Actually it’s a humanistic ideal that humans are ends in themselves, that they should never be used as means for the ends of someone else, but this is exactly what happens to just about everyone in one form or another in our modern world. We all have that inner striving though, potentialities waiting to be developed, and it’s natural to feel a nagging sense of discomfort or even guilt about not developing these potentialities. But the social environment tends to make us question these natural feelings, instilling us with a competing sense of guilt precisely for wanting to self-actualize, calling this desire selfish.
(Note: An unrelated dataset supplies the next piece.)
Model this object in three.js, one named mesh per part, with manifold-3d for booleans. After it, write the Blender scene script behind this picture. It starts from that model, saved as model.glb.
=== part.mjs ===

A market economy needs the majority of its citizens to be worker drones for the economy to keep functioning smoothly, and worker drones don’t worry about themselves they worry about the hive.

You don’t have to upset the whole balance of your life to do something for yourself though, you don’t have to quit your job or give your kids up for adoption, you just have to choose an activity or pastime that is primarily meant for your own human growth, something that gives you the chance to develop your unique potentialities, and dedicate yourself to this activity or pastime, sticking with it through thick and thin to see where it takes you down the line.
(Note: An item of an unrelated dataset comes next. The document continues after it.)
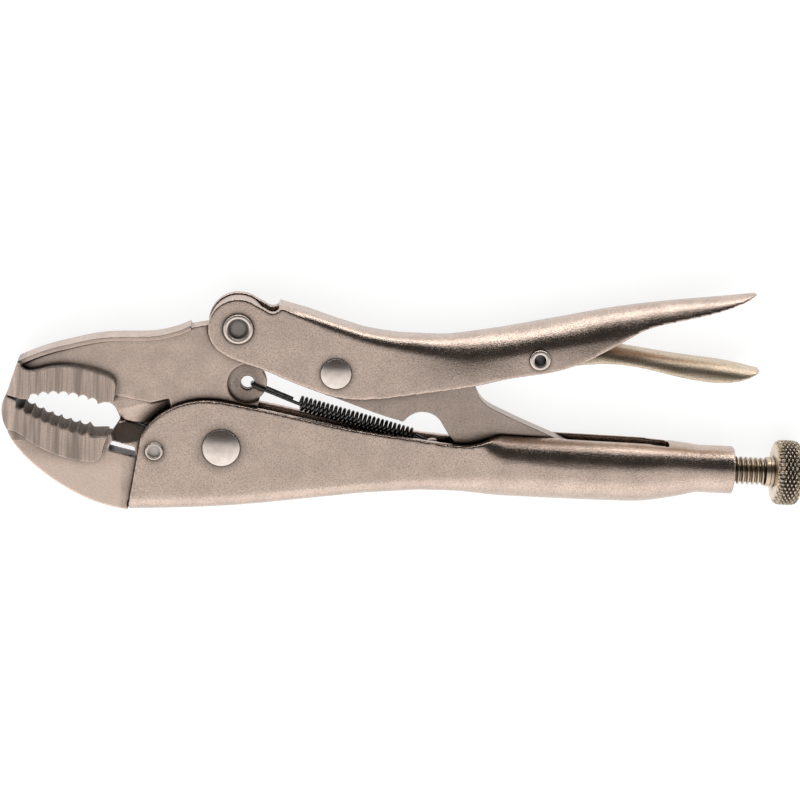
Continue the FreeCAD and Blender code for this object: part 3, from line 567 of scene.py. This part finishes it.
def grid_mesh(name, rows, caps=True):
    """A mesh through equal rows of points; each row is closed on itself, with flat caps at the ends."""
    count = len(rows[0])
    points = [p for row in rows for p in row]
    faces = []
    for r in range(len(rows) - 1):
        for c in range(count):
            n = (c + 1) % count
            faces.append((r * count + c, r * count + n, (r + 1) * count + n, (r + 1) * count + c))
    if caps:
        faces.append(tuple(reversed(range(count))))
        faces.append(tuple(range((len(rows) - 1) * count, len(rows) * count)))
    mesh = bpy.data.meshes.new(name)
    mesh.from_pydata(points, [], faces)
    bm = bmesh.new()
    bm.from_mesh(mesh)
    bmesh.ops.recalc_face_normals(bm, faces=bm.faces)
    for face in bm.faces:
        face.smooth = len(face.verts) <= 4
    bm.to_mesh(mesh)
    bm.free()
    return mesh


def tube_mesh(name, path, radius, sides):
    """A round wire along a path of points."""
    rows = []
    ahead = (path[1] - path[0]).normalized()
    side = ahead.orthogonal().normalized()
    for index, point in enumerate(path):
        before = path[max(0, index - 1)]
        after = path[min(len(path) - 1, index + 1)]
        turn = ahead.rotation_difference((after - before).normalized())
        ahead = (after - before).normalized()
        side = (turn @ side).normalized()
        up = ahead.cross(side)
        rows.append([point + radius * (math.cos(a) * side + math.sin(a) * up)
                     for a in (2 * math.pi * k / sides for k in range(sides))])
    return grid_mesh(name, rows)


# ---------------------------------------------------------------- pieces

class PLIERS_OT_handles(bpy.types.Operator):
    """Folded sheet handles and the release lever"""
    bl_idname = "pliers.handles"
    bl_label = "Handles and lever"

    def execute(self, context):
        sizes, finish = context.scene.pliers_sizes, context.scene.pliers_finish
        plate = satin_plate("satin_plate", finish.plate, finish.bright)
        lever = satin_plate("lever_plate", finish.warm, finish.bright, 0.36, 1.2)
        for node, body, slot, material in (
                ("fixed_handle", "fixed_handle", "plated_sheet", plate),
                ("movable_handle", "movable_handle", "plated_sheet", plate),
                ("release_lever", "release_lever", "lever_sheet", lever)):
            name = node + "_shell"
            piece = add_piece(name, refined_mesh(node, name), body, slot, material, node)
            soften_sheet(piece, sizes.sheet_grain)
            if node == "movable_handle":
                lean_in(piece, sizes.lean_depth, sizes.lean_amount)
        return {"FINISHED"}


class PLIERS_OT_jaws(bpy.types.Operator):
    """Both jaws and the toggle link"""
    bl_idname = "pliers.jaws"
    bl_label = "Jaws and link"

    def execute(self, context):
        sizes, finish = context.scene.pliers_sizes, context.scene.pliers_finish
        forged = forged_plate("forged_plate", finish.plate, finish.bright, sizes.block_half)
        link = satin_plate("link_plate", tone(finish.plate, 0.72), finish.bright, 0.3, 0.8)
        for node, body in (("fixed_jaw", "fixed_handle"), ("movable_jaw", "movable_jaw")):
            name = node + "_forging"
            piece = add_piece(name, refined_mesh(node, name), body, "forged_jaw", forged, node)
            soften_sheet(piece, sizes.jaw_grain, 2)
        plate = add_piece("toggle_link_plate", refined_mesh("toggle_link", "toggle_link_plate"),
                          "toggle_link", "link_steel", link, "toggle_link")
        break_edges(plate, sizes.plate_edge)
        return {"FINISHED"}


class PLIERS_OT_rivets(bpy.types.Operator):
    """The five rivets"""
    bl_idname = "pliers.rivets"
    bl_label = "Rivets"

    def execute(self, context):
        finish = context.scene.pliers_finish
        metal = polished("rivet_metal", finish.bright, 0.33, RIVET_HOLLOWS)
        for node, body in (
                ("jaw_pivot_rivet", "fixed_handle"),
                ("fixed_jaw_rivet", "fixed_handle"),
                ("handle_pivot_rivet", "movable_handle"),
                ("link_rivet", "movable_handle"),
                ("lever_rivet", "movable_handle")):
            name = node + "_head"
            piece = add_piece(name, refined_mesh(node, name), body, "rivet_steel", metal, node)
            break_edges(piece, 0.08 * MM, 2, 40.0)
        return {"FINISHED"}


class PLIERS_OT_screw(bpy.types.Operator):
    """Adjusting screw with its real thread, its collar and its knurled knob"""
    bl_idname = "pliers.screw"
    bl_label = "Adjusting screw"

    def execute(self, context):
        sizes, finish = context.scene.pliers_sizes, context.scene.pliers_finish
        metal = polished("screw_metal", tone(finish.warm, 0.85), 0.3, crevice_shade=0.4)
        low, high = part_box("adjusting_screw")
        axis_y, axis_z = (low.y + high.y) / 2, (low.z + high.z) / 2
        radius = (high.z - low.z) / 2
        collar_low, collar_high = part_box("screw_collar")
        pitch = sizes.thread_pitch
        depth = THREAD_DEPTH * pitch
        sides = THREAD_SIDES

        def ring(x, size):
            return [Vector((x, axis_y + size(k) * math.cos(2 * math.pi * k / sides),
                            axis_z + size(k) * math.sin(2 * math.pi * k / sides))) for k in range(sides)]

        rows = []
        shoulder = collar_low.x - SHOULDER_GAP
        length = shoulder - low.x
        steps = round(length / pitch * ROWS_PER_TURN)
        for step in range(steps + 1):
            x = length * step / steps
            ease = min(1.0, max(0.0, (x - pitch) / pitch))

            def thread(k):
                phase = (x / pitch - k / sides) % 1.0
                ridge = min(1.0, max(0.0, 1.35 - abs(2 * phase - 1) * 1.7))
                point = min(1.0, 0.6 + x / (1.2 * pitch))
                return (radius - depth + depth * ridge * ease) * point

            rows.append(ring(low.x + x, thread))
        rows.append(ring(shoulder, lambda k: NECK))
        rows.append(ring(high.x, lambda k: NECK))
        add_piece("adjusting_screw_thread", grid_mesh("adjusting_screw_thread", rows), "adjusting_screw",
                  "screw_steel", metal, "adjusting_screw")

        collar_radius = (collar_high.z - collar_low.z) / 2
        width = collar_high.x - collar_low.x
        groove = collar_radius - COLLAR_GROOVE
        profile = [(0.0, COLLAR_BORE), (0.0, collar_radius - COLLAR_CHAMFER), (0.1 * MM, groove),
                   (COLLAR_CHAMFER, collar_radius), (width * 0.55, collar_radius), (width * 0.6, groove),
                   (width * 0.72, groove), (width * 0.8, collar_radius), (width, collar_radius),
                   (width, COLLAR_BORE)]
        rows = [ring(collar_low.x + x, lambda k, r=r: r) for x, r in profile]
        rows.append(rows[0])
        collar = add_piece("screw_collar_ring", grid_mesh("screw_collar_ring", rows, caps=False),
                           "screw_carriage", "screw_steel", metal, "screw_collar")
        break_edges(collar, 0.06 * MM)
        self.knob(sizes, finish, axis_y, axis_z)
        return {"FINISHED"}

    def knob(self, sizes, finish, axis_y, axis_z):
        """The knurled wheel: a rounded disc with two families of crossed grooves."""
        low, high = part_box("adjusting_knob")
        metal = satin_plate("knob_plate", tone(finish.warm, 1.12), finish.bright, 0.30, 0.8)
        radius, length = (high.z - low.z) / 2, high.x - low.x
        sides = sizes.knurl_count * FACETS_PER_DIAMOND
        corner = KNOB_CORNER
        profile = [(0.0, KNOB_BORE), (0.0, radius - corner)]
        for step in range(1, CORNER_ROWS + 1):
            a = math.radians(90 * step / CORNER_ROWS)
            profile.append((corner * (1 - math.cos(a)), radius - corner * (1 - math.sin(a))))
        flat = length - 2 * corner
        profile += [(corner + flat * step / FLAT_ROWS, radius) for step in range(1, FLAT_ROWS)]
        for step in range(CORNER_ROWS + 1):
            a = math.radians(90 * step / CORNER_ROWS)
            profile.append((length - corner * (1 - math.sin(a)), radius - corner * (1 - math.cos(a))))
        profile += [(length, radius * 0.5), (length, radius * 0.12)]
        rows = []
        for x, out in profile:
            reach = max(0.0, min(1.0, (out - (radius - 1.6 * MM)) / (1.2 * MM)))
            lean = x / DIAMOND_LENGTH
            row = []
            for k in range(sides):
                angle = 2 * math.pi * k / sides
                one = abs(((k / FACETS_PER_DIAMOND + lean) % 1.0) * 2 - 1)
                two = abs(((k / FACETS_PER_DIAMOND - lean) % 1.0) * 2 - 1)
                groove = 1.0 - min(one, two) * GROOVE_SLOPE
                size = out - sizes.knurl_depth * reach * max(0.0, min(1.0, groove))
                row.append(Vector((low.x + x, axis_y + size * math.cos(angle),
                                   axis_z + size * math.sin(angle))))
            rows.append(row)
        add_piece("adjusting_knob_knurled", grid_mesh("adjusting_knob_knurled", rows), "adjusting_screw",
                  "knob_steel", metal, "adjusting_knob")


class PLIERS_OT_spring(bpy.types.Operator):
    """Return spring wound from wire, with both of its hooks"""
    bl_idname = "pliers.spring"
    bl_label = "Return spring"

    def execute(self, context):
        sizes, finish = context.scene.pliers_sizes, context.scene.pliers_finish
        wire = sizes.spring_wire / 2
        start, end, tab, lug = COIL_START, COIL_END, TAB_HOLE, LUG
        along = (end - start).normalized()
        up = Vector((0, 0, 1))
        side = up.cross(along)
        radius = COIL_RADIUS - wire
        length = (end - start).length
        turns = round(length / (2 * wire * COIL_SPACING))
        path = []

        def run(first, last, count):
            for step in range(count):
                path.append(first.lerp(last, step / count))

        half = Vector((0, 0, HOOK_SPREAD))
        run(tab.lerp(start, 0.86) - up * radius, tab - half * 0.94 + (start - tab) * 0.05, 12)
        run(tab - half * 0.94 + (start - tab) * 0.04, tab - half * 0.5, 3)
        run(tab - half * 0.5, tab + half * 0.5, 5)
        run(tab + half * 0.5, tab + half * 0.94 + (start - tab) * 0.04, 3)
        run(tab + half * 0.94 + (start - tab) * 0.05, start + up * radius, 12)
        steps = turns * POINTS_PER_COIL
        for step in range(steps + 1):
            angle = 2 * math.pi * turns * step / steps
            path.append(start + along * (length * step / steps)
                        + radius * (math.cos(angle) * up + math.sin(angle) * side))
        run(end + up * radius + along * 0.3 * MM, lug + half * 0.94 - (lug - end) * 0.05, 8)
        run(lug + half * 0.94 - (lug - end) * 0.04, lug + half * 0.5, 3)
        run(lug + half * 0.5, lug - half * 0.5, 5)
        run(lug - half * 0.5, lug - half * 0.94 - (lug - end) * 0.04, 3)
        run(lug - half * 0.94 - (lug - end) * 0.05, end - up * radius, 8)
        piece = add_piece("return_spring_coil", tube_mesh("return_spring_coil", path, wire, 10),
                          "fixed_handle", "spring_wire", blackened_wire("blackened_wire", finish.dark),
                          "return_spring")
        piece.data.validate()
        return {"FINISHED"}


class PLIERS_OT_stage(bpy.types.Operator):
    """Table top, soft light and camera"""
    bl_idname = "pliers.stage"
    bl_label = "Table, light and camera"

    def execute(self, context):
        scene, stage, finish = context.scene, context.scene.pliers_stage, context.scene.pliers_finish
        self.table(scene, finish)
        self.room(scene, stage)
        self.camera(scene, stage)
        scene.view_settings.view_transform = "Standard"
        return {"FINISHED"}

    def table(self, scene, finish):
        bm = bmesh.new()
        bmesh.ops.create_grid(bm, x_segments=8, y_segments=8, size=4.0)
        mesh = bpy.data.meshes.new("table_top")
        bm.to_mesh(mesh)
        bm.free()
        table = bpy.data.objects.new("table_top", mesh)
        table.location.z = -0.02 * MM
        scene.collection.objects.link(table)
        mesh.materials.append(table_top("table_white", finish.floor))

    def room(self, scene, stage):
        world = bpy.data.worlds.new("soft_room")
        scene.world = world
        shader = Shader(world)
        direction = shader.node("ShaderNodeTexCoord", output="Generated")
        split = shader.node("ShaderNodeSeparateXYZ", Vector=direction)
        _, y, z = (Value(shader.tree, socket) for socket in split.socket.node.outputs)
        flat = (y * y + z * z + 0.0001) ** 0.5
        toward = (y * math.sin(BAND_LEAN) + z * math.cos(BAND_LEAN)) / flat
        shade = toward.step(*DARK_BAND)
        window = (y / flat).step(*WINDOW)
        away = (y * -1.0 / flat).step(*NEAR_WALL)
        light = (0.82 + away * 0.5) * (1.0 - shade * 0.95) + window * 4.0
        room = shader.node("ShaderNodeBackground", Color=(1.0, 0.985, 0.965, 1.0),
                           Strength=light * stage.room_power)
        shader.node("ShaderNodeOutputWorld", Surface=room)
        overhead = bpy.data.lights.new("overhead", "SUN")
        overhead.energy = stage.key_power
        overhead.angle = math.radians(70)
        lamp = bpy.data.objects.new("overhead", overhead)
        lamp.rotation_euler = (math.radians(18), math.radians(-10), 0)
        lamp.visible_glossy = False
        scene.collection.objects.link(lamp)

    def camera(self, scene, stage):
        right = Vector((math.cos(stage.roll), math.sin(stage.roll), 0))
        up = Vector((-math.sin(stage.roll), math.cos(stage.roll), 0))
        back = (math.sin(stage.swing) * math.cos(stage.tilt) * right + math.sin(stage.tilt) * up
                + Vector((0, 0, math.cos(stage.swing) * math.cos(stage.tilt)))).normalized()
        right = up.cross(back).normalized()
        up = back.cross(right)
        data = bpy.data.cameras.new("camera")
        data.sensor_width = 36.0
        data.lens = stage.lens
        data.clip_end = 100.0
        camera = bpy.data.objects.new("camera", data)
        turn = Matrix((right, up, back)).transposed().to_4x4()
        camera.matrix_world = Matrix.Translation(TOOL_MIDDLE + back * stage.distance) @ turn
        scene.collection.objects.link(camera)
        scene.camera = camera


OPERATORS = (PLIERS_OT_handles, PLIERS_OT_jaws, PLIERS_OT_rivets, PLIERS_OT_screw, PLIERS_OT_spring,
             PLIERS_OT_stage)


class PLIERS_PT_sidebar(bpy.types.Panel):
    """Sizes, finish and build steps of the pliers"""
    bl_label = "Locking pliers"
    bl_idname = "PLIERS_PT_sidebar"
    bl_space_type = "VIEW_3D"
    bl_region_type = "UI"
    bl_category = "Pliers"

    def draw(self, context):
        for group in (context.scene.pliers_sizes, context.scene.pliers_finish, context.scene.pliers_stage):
            box = self.layout.box()
            for name in group.bl_rna.properties.keys():
                if name not in ("rna_type", "name"):
                    box.prop(group, name)
        for operator in OPERATORS:
            self.layout.operator(operator.bl_idname)


CLASSES = (PliersSizes, PliersFinish, PliersStage) + OPERATORS + (PLIERS_PT_sidebar,)


def register():
    for item in CLASSES:
        bpy.utils.register_class(item)
    bpy.types.Scene.pliers_sizes = bpy.props.PointerProperty(type=PliersSizes)
    bpy.types.Scene.pliers_finish = bpy.props.PointerProperty(type=PliersFinish)
    bpy.types.Scene.pliers_stage = bpy.props.PointerProperty(type=PliersStage)


def unregister():
    del bpy.types.Scene.pliers_stage
    del bpy.types.Scene.pliers_finish
    del bpy.types.Scene.pliers_sizes
    for item in reversed(CLASSES):
        bpy.utils.unregister_class(item)


def main():
    register()
    for operator in OPERATORS:
        group, name = operator.bl_idname.split(".")
        getattr(getattr(bpy.ops, group), name)()


if __name__ == "__main__":
    main()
Sticking with it is where most people encounter problems. They yearn to do something for themselves but once they actually do they find that their motivation levels flag and then they find an acceptable rationalization to give up. Why? Because when you do something for yourself you no longer get the same reinforcements from the social environment, positive reinforcements like monetary rewards, praise, or encouragement and negative reinforcements like threats or not wanting to let others down. These reinforcements make continued behavior likely, and when they disappear into thin air you find yourself lost, unsure of how to proceed, lacking in motivation since it now has to come primarily from within you instead of from the social environment where you are accustomed to receiving it.

Becoming consciously aware that your motivation levels will probably flag due to a sudden lack of reinforcements from the social environment will help strengthen your resolve. You can think about ways to cultivate that internal fire, what yogis call tapas. One way is to start positively reinforcing yourself. But really the most important thing you can do is to dedicate yourself completely from the beginning, to be aware that the decision to do something for yourself implies a lack of reinforcements from the social environment. Most of the people around you will not have a vested interest in what you’re doing if it doesn’t affect them and will therefore cease reinforcing you. But that’s okay, if you stick with it they’ll start to take notice as you approach mastery, and much more importantly you’ll feel like you’re doing something to fulfill your unique destiny through your self-actualization, not just helping to fulfill the destines of everybody else.